Risk factors to structures from wildfires in the WUI

The methodology for integrating risk factors related to structure destruction builds upon the combination of on-the-ground data with fire modeling reconstructions by Hakes and Theodori et al.34 for community-level risk assessment for the Tubbs fire, which includes:

Structure spacing which represents “Structure Separation Distance (SSD)”. We employed the Microsoft Maps dataset (available at https://github.com/microsoft/USBuildingFootprints), which encompasses open building footprints datasets for entire counties in the United States. This dataset comprises 129,591,852 computer-generated building footprints. Additionally, we utilized QGIS software to access geospatial data concerning urban infrastructure, building locations, and their spatial interconnections.

The year built refers to the year in which the primary structure on a parcel of land was constructed. In the context of analyzing the impact of WUI fires, the Year Built variable is important because the age of a structure can influence its susceptibility to fire damage. Furthermore, it acts as a confounding variable that can affect both the building features and the extent of damage.

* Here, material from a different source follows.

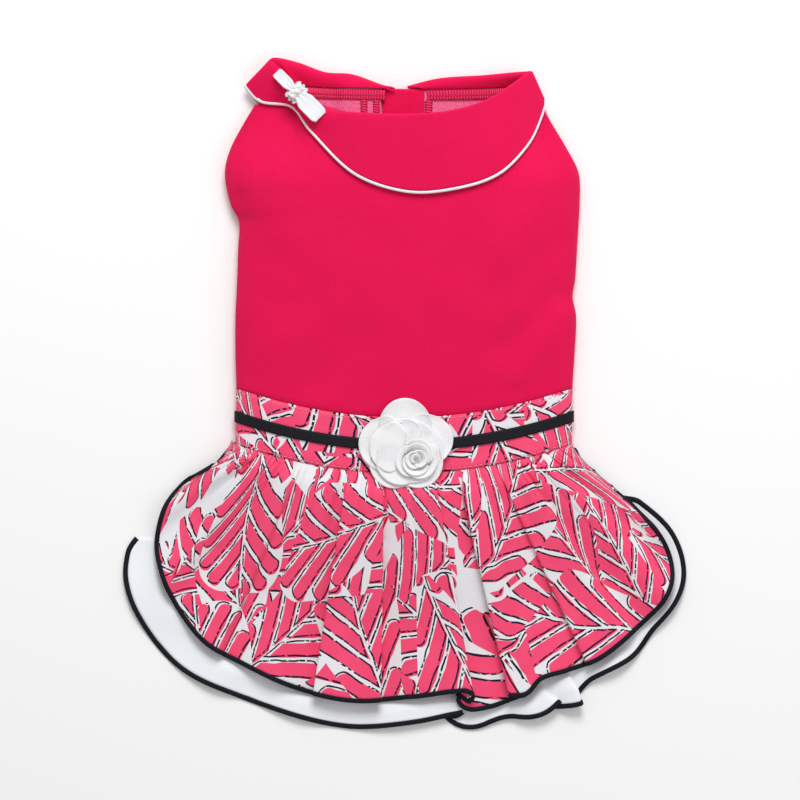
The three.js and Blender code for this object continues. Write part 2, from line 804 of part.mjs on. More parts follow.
// Places along the hem, four to a fold, between two shares of its length. Both layers use the same.
function foldShares(from, to) {
  const shares = [underskirtEnd];
  for (let row = 0; row < skirtFolds.length - 1; row += 1) {
    for (let k = 0; k < stepsPerFold; k += 1) {
      shares.push(mix(skirtFolds[row].valley, skirtFolds[row + 1].valley, k / stepsPerFold));
    }
  }
  shares.sort((a, b) => a - b);
  const clear = 0.004;
  const inside = shares.filter((share) => share > from + clear && share < to - clear);
  return [from, ...inside, to];
}

function clothByShares(shares, rows, surface, wall) {
  const last = shares.length - 1;
  const shareAt = (u) => {
    const place = clamp(u * last, 0, last);
    const row = Math.min(Math.floor(place), last - 1);
    return mix(shares[row], shares[row + 1], place - row);
  };
  return clothOn(last, rows, (u, v) => surface(shareAt(u), v), wall);
}

function makeSkirt() {
  const surface = (share, v) => skirtPoint(share, v, 0);
  return clothByShares(foldShares(0, 1), skirtRows, surface, printWall);
}

function underskirtPoint(share, down) {
  const reach = underskirtReach * column(underskirtShow, "at", "reach", share);
  const split = skirtRows / (skirtRows + 1);
  const inside = Math.min(down / split, 1);
  const beyond = Math.max(0, (down - split) / (1 - split)) * reach;
  const place = skirtPoint(share, inside, beyond);
  place.z -= layerGap;
  return place;
}

function makeUnderskirt() {
  const shares = foldShares(underskirtStart, underskirtEnd);
  return clothByShares(shares, skirtRows + 1, underskirtPoint, liningWall);
}

// A flat binding just past a layer's hem.
function hemBinding(shares, surface, wall) {
  const strip = (share, v) => {
    const hem = surface(share, 1);
    const outward = hem.clone().sub(surface(share, 0.97)).normalize();
    const place = hem.addScaledVector(outward, seamGap + bindingWidth * v);
    place.z = Math.max(place.z, wall / 2);
    return place;
  };
  return clothByShares(shares, 1, strip, wall);
}

function makeSkirtBinding() {
  return hemBinding(foldShares(0, 1), (share, v) => skirtPoint(share, v, 0), bindingWall);
}

function makeUnderskirtBinding() {
  return hemBinding(foldShares(underskirtStart, underskirtEnd), underskirtPoint, bindingWall);
}

// Assembly

function material(color, roughness) {
  return new THREE.MeshStandardMaterial({ color, roughness, metalness: 0 });
}

const materials = {
  knit: material(colours.knit, 0.9),
  print: material(colours.print, 0.85),
  lining: material(colours.lining, 0.7),
  binding: material(colours.binding, 0.75),
  satin: material(colours.satin, 0.35),
  petal: material(colours.petal, 0.8),
  pearl: material(colours.pearl, 0.25),
};

function piece(name, geometry, finish) {
  const mesh = new THREE.Mesh(geometry, materials[finish]);
  mesh.name = name;
  return mesh;
}

function makeFlower() {
  const flower = new THREE.Group();
  const outerBase = flowerWall / 2;
  const radius = flowerDiameter / 2;
  const innerBase = outerBase + flowerWall + 2 * seamGap;
  const roseBase = innerBase + flowerWall / 2 + innerLift + 2 * seamGap;
  flower.add(
    piece("flower_outer_layer", petalLayer(radius, outerBase, petalLift, Math.PI / 2), "petal"),
    piece("flower_inner_layer", petalLayer(innerDiameter / 2, innerBase, innerLift, 0), "petal"),
    piece("flower_rose", makeRose(roseBase), "petal"),
  );
  flower.position.copy(flowerPlace);
  return flower;
}

function makeBow() {
  const bow = new THREE.Group();
  const lower = piece("bow_loop_lower", makeBowLoop(bowLowerLength, bowRibbonWidth), "satin");
  const upper = piece("bow_loop_upper", makeBowLoop(bowUpperLength, bowRibbonWidth * 0.8), "satin");
  upper.rotation.z = Math.PI;
  const frill = piece("bow_frill", makeBowFrill(), "satin");
  bow.add(lower, upper, frill, piece("bow_knot", makeBowKnot(), "satin"));
  for (let k = 0; k < pearlCount; k += 1) {
    const ball = new THREE.IcosahedronGeometry(pearlDiameter / 2, 1);
    const pearl = piece(`bow_pearl_${k + 1}`, ball, "pearl");
    const y = (k - (pearlCount - 1) / 2) * pearlDiameter * 0.62;
    const x = ((k % 2 ? 1 : -1) * pearlDiameter) / 2;
    pearl.position.set(x, y, bowKnotHeight + pearlDiameter / 2);
    bow.add(pearl);
  }
  const along = bowTo.clone().sub(bowFrom).normalize();
  const across = new THREE.Vector3(0, 0, 1).cross(along).normalize();
  const up = along.clone().cross(across);
  bow.quaternion.setFromRotationMatrix(new THREE.Matrix4().makeBasis(along, across, up));
  bow.position.lerpVectors(bowFrom, bowTo, bowPlace);
  bow.position.addScaledVector(up, knitWall / 2 + bowRibbonWall + 3 * seamGap);
  return bow;
}

const dress = new THREE.Group();
dress.add(
  piece("back_panel", makeBackPanel(), "knit"),
  piece("belly_left", makeBellyHalf(-1, overlapEdge), "knit"),
  piece("belly_right", makeBellyHalf(1, overlapEdge - overlapWidth), "knit"),
  piece("closure_tape", makeClosureTape(), "knit"),
  piece("collar", makeCollar(), "knit"),
  piece("collar_piping", makeCollarPiping(), "satin"),
  piece("neck_binding_left", makeNeckBinding(-1), "knit"),
  piece("neck_binding_right", makeNeckBinding(1), "knit"),
  piece("waistband", makeWaistband(), "print"),
  piece("waist_ribbon", makeWaistRibbon(), "binding"),
  piece("skirt", makeSkirt(), "print"),
  piece("skirt_binding", makeSkirtBinding(), "binding"),
  piece("underskirt", makeUnderskirt(), "lining"),
  piece("underskirt_binding", makeUnderskirtBinding(), "binding"),
  makeFlower(),
  makeBow(),
);

export default dress;
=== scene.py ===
"""A small dog dress lying flat on its belly, back up, seen from straight above.

Lengths are in millimetres, and are turned to metres where a mesh is made.
+X is the photograph's right, +Y points to the neck and +Z up from the floor.
"""
import bisect
import math

import bpy
from mathutils import Matrix, Vector, noise


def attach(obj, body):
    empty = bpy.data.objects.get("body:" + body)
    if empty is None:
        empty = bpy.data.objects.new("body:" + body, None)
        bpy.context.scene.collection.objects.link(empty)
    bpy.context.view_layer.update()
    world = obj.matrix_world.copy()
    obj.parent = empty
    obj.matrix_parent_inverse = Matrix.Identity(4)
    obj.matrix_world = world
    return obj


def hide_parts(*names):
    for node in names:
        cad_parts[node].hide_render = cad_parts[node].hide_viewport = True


MM = 0.001


def table(columns, *rows):
    """A table's rows, with each value under the name of its column."""
    names = columns.split()
    return [dict(zip(names, row)) for row in rows]


# Cloth
KNIT_WALL = 1.6
PRINT_WALL = 0.8
LINING_WALL = 0.6
BAND_WALL = 1.2
FACING_WALL = 0.8
SEAM_GAP = 0.3

# Bodice
CHEST_WIDTH = 200
BODICE_LENGTH = 180
SIDE_HEIGHT = 5
CHEST_RISE = 21
WAIST_RISE = 10
SIDE_ROLL = 10
WAIST_DIP = 18
BACK_FULLNESS = 2.6
NECK_FULLNESS = 2.4
CHEST_SHARE = 0.6
SHOULDER_SHARE = 0.72
BELLY_LIFT_SHARES = (0.68, 0.85)
SEAM_DIP = 0.9
SEAM_SOFTNESS = 1.4

# Slight unevenness of the bodice and of the collar: how high it is and how long, with its seed
BODICE_WAVES = table(
    "height length seed",
    (0.5, 46, 3.1),
    (0.25, 19, 7.7),
)
COLLAR_WAVES = table(
    "height length seed",
    (0.6, 24, 11.3),
    (0.25, 9, 2.3),
)

# Belly closure and leg holes
OVERLAP_WIDTH = 20
OVERLAP_EDGE = -13
FLAP_SLOPE = 8
TAPE_WALL = 1.0
LEG_HOLE_WIDTH = 44
LEG_HOLE_LENGTH = 56
LEG_HOLE_OUT = 62
LEG_HOLE_UP = 130
LEG_BINDING_WIDTH = 4.2
LEG_BINDING_HEIGHT = 2.1
PLACKET_RIGHT = 11.5
PLACKET_BOTTOM = 120
PLACKET_FOLD = 4

# Neck and collar
NECK_WIDTH = 131
NECK_SHIFT = 4
NECK_TOP = 190
NECK_RISE = 17
BACK_NECK_DIP = 21
BELLY_NECK_DIP = 3
COLLAR_FALL = 44
COLLAR_HEIGHT = 32
COLLAR_LIFT = 1.8
THROAT_TURN = 172
STAND_SHARE = 1 / 3
PIPING_DIAMETER = 1.7
PIPING_WIDTH = 1.955
NECK_BINDING_WIDTH = 5.2
NECK_BINDING_WALL = 1.0
LEFT_BINDING_TURN = 167
LAST_BINDING_TURN = 106
FACING_LENGTH = 34

# Overlocked edges seen through the neck: left and right say where each lies across the belly.
FACING_EDGES = table(
    "name side left right",
    ("flap_edge_outer", -1, -24.5, -21),
    ("flap_edge_inner", -1, -17.4, -14),
    ("placket_edge", 1, 12, 16),
)
FACING_EDGE_WALL = 0.6
NECK_STITCHES = 42
EDGE_STITCHES = 24
OVERLOCK_WIDTH = 0.7
OVERLOCK_HEIGHT = 0.6

# Waistband
WAISTBAND_HEIGHT = 32
RIBBON_WIDTH = 6.4
RIBBON_WALL = 0.7
TOPSTITCH_INSET = 1.4
STITCH_LENGTH = 2.4
STITCH_GAP = 0.7
THREAD_WIDTH = 0.5
THREAD_SIDES = 6

# A stitch's thickness, as a share of the thread's, from one end of the stitch to the other
STITCH_SECTIONS = table(
    "far thick",
    (-0.5, 0.35),
    (-0.3, 0.9),
    (0, 1),
    (0.3, 0.9),
    (0.5, 0.35),
)

# Flower: a petal's heading is in degrees, its length is from the flower's middle.
FLOWER_SHIFT = 1
FLOWER_LIFT = 1.6
PETAL_WALL = 0.9
PETAL_EASE = 1.15
OUTER_PETALS = table(
    "heading length width",
    (92, 27, 27),
    (14, 27.5, 27),
    (-56, 26.5, 27),
    (-122, 26.5, 27),
    (176, 27, 28),
)
INNER_PETALS = table(
    "heading length width",
    (66, 17.5, 22),
    (8, 20.5, 24),
    (118, 18.5, 22),
    (-56, 20, 25),
    (-124, 21.5, 25),
    (172, 22, 25),
)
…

Concerning fire safety in building construction materials, numerous in-depth studies have been carried out through meticulously planned laboratory tests18,44. Despite the solid laboratory evidence, few empirical studies have documented building characteristics associated with structure loss in real wildfire situations28. In this study building characteristics include eaves, vent screens, exterior siding, roof construction, and window panes.

In terms of defensible space, which is representing in this study as “Vegetation Separation Distance (VSD)”, the state of California requires fire-exposed homeowners to create a minimum of 30 m (100 ft) of defensible space around structures, and some localities are beginning to require at least 60 m (200 ft) in certain circumstances26. We established three categories for the Vegetation Separation Distance (VSD): Zone0, which comprises the initial five feet from the building or “0–5”; Zone1, encompassing the area within 30 feet of the building or “5–30”; and Zone2, extending to within 100 feet of the building or “30–100” (CAL FIRE DSpace: https://www.fire.ca.gov/dspace). Remote sensing techniques were utilized to analyze the density and distribution of vegetation in the WUI regions and urban settings, extracting valuable insights from the aerial and satellite imagery and LiDAR data. The publicly available datasets (including countywide LiDAR data and a fine scale vegetation and habitat map) which were produced by the Sonoma County Agricultural Preservation and Open Space District and the Sonoma County Water Agency, provide an accurate, up-to-date inventory of the county’s landscape features, ecological communities and habitats (Sonoma County Vegetation Map: https://sonomavegmap.org/).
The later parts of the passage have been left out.